Tom started out as a solo singer in the early '60s, drafting in John Fogerty, plus bassist Stu Cook and drummer Doug Clifford as his back-up band as Tommy Fogerty and the Blue Velvets. But Tom saw his brother John gradually take over all songwriting, lead and backing vocals, lead guitar and producing, to the point that by the time the band was re-named Creedence Clearwater Revival in 1967, John’s iron-clad grip on the band’s music was set in stone. While the steady stream of hit albums and singles over the next few years were certainly testament to the commercial wisdom of this, Tom’s frustrations were building… as yours might have been too, had you been required to strum an E7 chord twice a measure for 10 minutes straight each night on tour playing “Keep on Chooglin’”. In early 1971, Tom quit the band, determined to find his own voice, with CCR’s label Fantasy Records retaining him as a solo artist.
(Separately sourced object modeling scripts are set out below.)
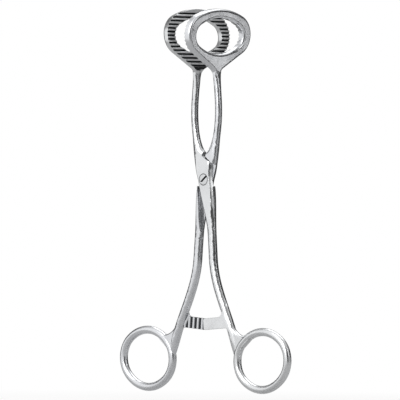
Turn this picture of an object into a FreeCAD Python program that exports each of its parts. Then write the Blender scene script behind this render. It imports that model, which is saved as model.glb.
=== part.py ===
"""Gallbladder forceps: two forged halves that cross in a lap joint on one slotted screw.

Millimetres. +Z runs up to the ring jaws, +X to the right jaw, -Y to the screw head. The pivot axis
is the Y axis, and the origin is where it meets the flat back of the joint. Each half is drawn as
it lies when the jaws are shut, with its middle plane at y = 0, and is then turned to its open pose.
The rear half is the front half's twin, turned half a turn about Z, apart from the screw hole.
"""
import FreeCAD, Part
import math
import os
import Sketcher

DOC = FreeCAD.newDocument("gallbladder_forceps")
SHEET = DOC.addObject("Spreadsheet::Sheet", "Sizes")

# Driving sizes, in millimetres and degrees, all given with the jaws shut
SIZES = {
    # pose and clearances
    "open_angle": 4.35,
    "closing_gap": 0.3,
    "lap_clearance": 0.06,
    "shoulder_gap": 0.3,
    "running_fit": 0.03,
    "thread_fit": 0.01,
    # joint
    "joint_thickness": 4.4,
    "joint_width": 9.0,
    "lap_end_height": 11.9,
    "lap_end_angle": 33.5,
    "lap_corner": 3.5,
    "crotch_width": 0.6,
    "lap_heel_drop": 3.8,
    "lap_foot_drop": 30.0,
    # shanks
    "bow_height": 31.0,
    "bow_spread": 6.1,
    "upper_width": 3.6,
    "upper_depth": 3.5,
    "lower_width": 4.6,
    "lower_depth": 4.3,
    "splay_drop": 41.5,
    # ring jaws
    "jaw_width": 46.5,
    "jaw_height": 75.8,
    "jaw_crown": 13.5,
    "jaw_thickness": 4.0,
    "jaw_hole_width": 35.0,
    "jaw_hole_height": 18.8,
    "jaw_hole_drop": 0.6,
    "jaw_root_drop": 21.0,
    "jaw_throat_round": 4.0,
    "jaw_root_width": 4.2,
    "jaw_round": 1.5,
    "groove_pitch": 1.93,
    "groove_width": 1.3,
    "groove_depth": 0.6,
    # finger rings
    "ring_width": 40.0,
    "ring_height": 34.2,
    "ring_band": 4.2,
    "ring_spread": 34.1,
    "ring_below_ratchet": 21.5,
    "ring_web": 9.5,
    "web_thickness": 3.4,
    # ratchet
    "ratchet_drop": 75.3,
    "ratchet_height": 6.0,
    "ratchet_thickness": 1.8,
    "ratchet_reach": 5.3,
    "ratchet_tip": 1.1,
    "ratchet_hollow": 3.0,
    "crest_gap": 0.2,
    "tooth_pitch": 3.1,
    "tooth_depth": 1.1,
    # screw
    "head_width": 5.8,
    "shaft_width": 3.2,
    "head_dome": 0.25,
    "slot_width": 1.0,
    "slot_depth": 0.7,
    "slot_angle": 40.0,
}
GROOVES = 15
TEETH = 5


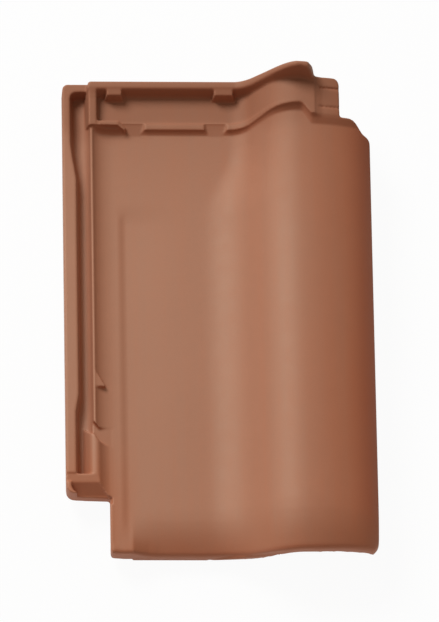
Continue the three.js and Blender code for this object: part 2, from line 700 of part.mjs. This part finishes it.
/** The small web that stiffens the inner rib. */
function stopWeb() {
  const x0 = innerRibX + innerRibWidth - 0.6;
  const outline = plan([[x0, stopY], [x0 + stopWidth, stopY], [x0 + stopWidth, stopY + 1.5],
    [x0, stopY + stopLength]]);
  const topAt = ({ x }) => stopTop - (x - x0) * stopSlope;
  return wedge(outline, topAt, () => -root, 0.05);
}

// ---- features of the underside ----

/** A foot below the tail's edge, from one place across to another. */
function tailFoot(x0, x1, top, bottom) {
  return sideCut([[0, bottom + 1], [0, top], [footRun + 10, top], [footRun, bottom], [1, bottom]],
    x0, x1);
}

/** A nib that hangs over the batten: a flat face to the tail, a slope to the head. */
function nib(centre) {
  const x0 = centre - nibWidth / 2;
  const nibY = tileLength - nibFromHead;
  const side = [[nibY, -wall + root], [nibY, -footDepth], [nibY + nibLength, -footDepth],
    [nibY + nibLength + nibBack, -wall + root]];
  return sideCut(side, x0, x0 + nibWidth);
}

/** The foot rib across the tail: deep below the pan, shallow below the roll. */
function footRib() {
  const farY = footRibY + footRibWidth;
  const panPart = sideCut([[footRibY, -wall + root], [footRibY + footRibTaper, -footDepth],
    [farY - footRibTaper, -footDepth], [farY, -wall + root]], footRibStart, footRibEnd);
  const under = underLine(0).reverse()
    .filter((point) => point.x > flankAt(0).startX && point.x < coverRibX);
  const ring = (y) => [
    ...under.map((point) => new THREE.Vector3(point.x, y, point.y + root + 1)),
    ...[...under].reverse().map((point) => new THREE.Vector3(point.x, y, point.y - rollRibDepth)),
  ];
  return panPart.add(loft([ring(footRibY), ring(farY)], acrossPlane));
}

/** The rib below the cover that hangs into the next tile's channel. */
function coverRib() {
  const underside = skirtZ + Math.sqrt((skirtRadius - wall) ** 2 - (coverRibX - skirtX) ** 2);
  const top = underside + root;
  const lean = (top - coverRibBottom) * coverRibLean;
  const ring = (height, spread) => rectangle(coverRibX - spread, notchLength,
    coverRibX + coverRibWidth + spread, coverHeadY - coverRibFromLip)
    .map((point) => new THREE.Vector3(point.x, point.y, height));
  return loft([ring(coverRibBottom, 0), ring(top, lean)], planPlane);
}

// ---- the tile ----

function buildTile() {
  let tile = pressedSheet().subtract(trayEndCut()).add(channelEnd()).add(cornerRib());
  tile = tile.add(rimEnd()).add(rimPadBlocks());
  tile = tile.subtract(rampCuts()).add(rampFills()).add(bar()).subtract(tabGrooves());
  tile = tile.subtract(drain()).add(lockPad()).add(bandBlock()).subtract(rampClearance());
  tile = tile.add(stopWeb()).add(footRib()).add(coverRib());
  tile = tile.add(tailFoot(notchWidth, stripEnd + 1, -root, stripFootLift - footDepth));
  tile = tile.add(tailFoot(stripEnd, flankAt(0).startX, -noseDrop - root,
    noseFootLift - footDepth));
  for (const centre of nibCentres) tile = tile.add(nib(centre));
  return tile.intersect(outlineBlank());
}

/** A Manifold solid as a named mesh in fired clay. */
function clayMesh(name, solid) {
  const { vertProperties, triVerts } = solid.getMesh();
  const geometry = new THREE.BufferGeometry();
  geometry.setAttribute('position', new THREE.BufferAttribute(vertProperties, 3));
  geometry.setIndex(new THREE.BufferAttribute(triVerts, 1));
  geometry.computeVertexNormals();
  const clay = new THREE.MeshStandardMaterial({ color: clayColour, roughness: 0.6, metalness: 0 });
  const mesh = new THREE.Mesh(geometry, clay);
  mesh.name = name;
  return mesh;
}

const roofTile = clayMesh('roof_tile', buildTile());
roofTile.position.set(-tileWidth / 2, (rollReach - tileLength) / 2, footDepth);

const product = new THREE.Group();
product.add(roofTile);
export default product;
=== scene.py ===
# %% [markdown]
# # A fired clay roof tile
# The tile is one piece of pressed and fired clay, so this lesson is about two things. First the
# crisp working model is softened into a shape that came out of a mould. Then the clay gets its
# colour, its fine grain and its faint sheen. Everything is in metres.

import math

import bmesh
import bpy
import numpy as np
from mathutils import Matrix, Quaternion, Vector


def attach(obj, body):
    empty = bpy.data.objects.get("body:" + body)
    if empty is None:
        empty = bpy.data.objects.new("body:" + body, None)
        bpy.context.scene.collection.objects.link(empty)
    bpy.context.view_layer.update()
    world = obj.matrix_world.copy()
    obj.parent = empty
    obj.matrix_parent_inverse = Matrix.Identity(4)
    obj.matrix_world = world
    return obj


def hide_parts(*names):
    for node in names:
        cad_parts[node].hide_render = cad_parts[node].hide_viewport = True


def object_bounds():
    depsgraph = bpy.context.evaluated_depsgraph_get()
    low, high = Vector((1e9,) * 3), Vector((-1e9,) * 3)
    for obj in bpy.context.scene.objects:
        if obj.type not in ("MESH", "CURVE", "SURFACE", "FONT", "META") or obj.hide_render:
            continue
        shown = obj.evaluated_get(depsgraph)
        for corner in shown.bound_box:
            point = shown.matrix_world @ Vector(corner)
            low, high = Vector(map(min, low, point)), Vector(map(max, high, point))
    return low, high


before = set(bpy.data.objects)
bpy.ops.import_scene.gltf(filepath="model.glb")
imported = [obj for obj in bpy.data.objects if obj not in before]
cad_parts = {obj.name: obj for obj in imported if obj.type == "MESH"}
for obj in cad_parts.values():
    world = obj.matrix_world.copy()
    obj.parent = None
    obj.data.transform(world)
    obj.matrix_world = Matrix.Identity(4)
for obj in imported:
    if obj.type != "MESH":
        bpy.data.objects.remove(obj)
cad_low, cad_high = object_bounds()
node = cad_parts["roof_tile"]
tile_size = cad_high - cad_low
print("tile", [round(side * 1000, 1) for side in tile_size], "mm")

# %% [markdown]
# ## Camera
# The tile lies on its feet and is seen from the tail, steeply from above, through a long lens.
# A long lens keeps the lengthwise ribs nearly parallel, as they are on the tile itself. The
# camera stands a little to the left and is rolled by nearly as much, so that the tile stays
# upright in the picture. The lens follows from how many points a metre should cover in a
# picture of 439 by 622 points.

# %% Camera
PICTURE_HEIGHT = 622
POINTS_PER_METRE = 1080.8
SENSOR = 0.036
DISTANCE = 8.0
CLIP_END = 20.0
AZIMUTH = math.radians(8.93)
ELEVATION = math.radians(69.08)
ROLL = math.radians(8.51)
AIM = Vector((0.0, 0.0005, 0.04))
AIM_RIGHT = 0.00011
AIM_UP = 0.00472


def make_camera():
    back = Vector((
        -math.sin(AZIMUTH) * math.cos(ELEVATION),
        -math.cos(AZIMUTH) * math.cos(ELEVATION),
        math.sin(ELEVATION),
    ))
    data = bpy.data.cameras.new("camera")
    data.sensor_width = SENSOR * 1000
    seen_height = PICTURE_HEIGHT / POINTS_PER_METRE
    data.lens = SENSOR * 1000 * DISTANCE / seen_height
    data.clip_end = CLIP_END
    camera = bpy.data.objects.new("camera", data)
    bpy.context.scene.collection.objects.link(camera)
    camera.rotation_mode = "QUATERNION"
    turn = Quaternion(back, ROLL) @ back.to_track_quat("Z", "Y")
    camera.rotation_quaternion = turn
    aside = turn @ Vector((AIM_RIGHT, AIM_UP, 0.0))
    camera.location = AIM + aside + back * DISTANCE
    bpy.context.scene.camera = camera
    return camera


camera = make_camera()
print("lens", round(camera.data.lens, 1), "mm")

# %% [markdown]
# ## Light
# One large soft light stands at the head's left and throws short soft shadows towards the tail
# and the roll. A dim, warm room around the tile fills the channels a little.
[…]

Within a few months, his voice would be heard on his debut solo single, “Goodbye Media Man.” Running six minutes and split over both sides of a 45, it was certainly an interesting way of starting a solo career; lyrically bemoaning the state of journalism without offering any real solutions, and musically featuring frenetic drumming, a terrific Hammond organ part by Merl Saunders, plus Tom’s minimalist lead guitar playing, and no bass. Tom’s voice on the song had a good deal of power and clarity to it, showing himself to be a perfectly decent lead singer, and while not being as distinctive as John’s voice, also not featuring John’s occasionally grating buzz-saw type-aspect to it (see “Pagan Baby” from CCR’s very average Pendulum album for one example). Amazingly, Fantasy had the foresight to film the recording sessions as part of a 10-minute promotional film, and while one might well ask what the purpose of music videos was in the pre-MTV days, the answer is found in another blurb from Cashbox magazine, dated 10/31/71:
“’Goodbye Media Man,’ a ten-minute film detailing the solo career of Tom Fogerty since he left Creedence last spring has, according to Fantasy, been ordered by TV outlets in over 50 cities. It will also form a “significant” portion of the Group W television program “Electric Impressions” being shown in Pittsburgh and Boston (Oct. 26) and in San Francisco, Baltimore and Philadelphia (30).”
Tom's "Goodbye Media Man" video
So, with an innovative music video, an appearance on American Bandstand, and positive notices in the press, “Goodbye Media Man” was released in the summer of ’71. It narrowly missed Billboard’s Top 100 singles chart, “bubbling under” at #103, but did make its way onto Cashbox’s Top 100 chart at #93. It was also a top 20 hit in, of all places, Argentina!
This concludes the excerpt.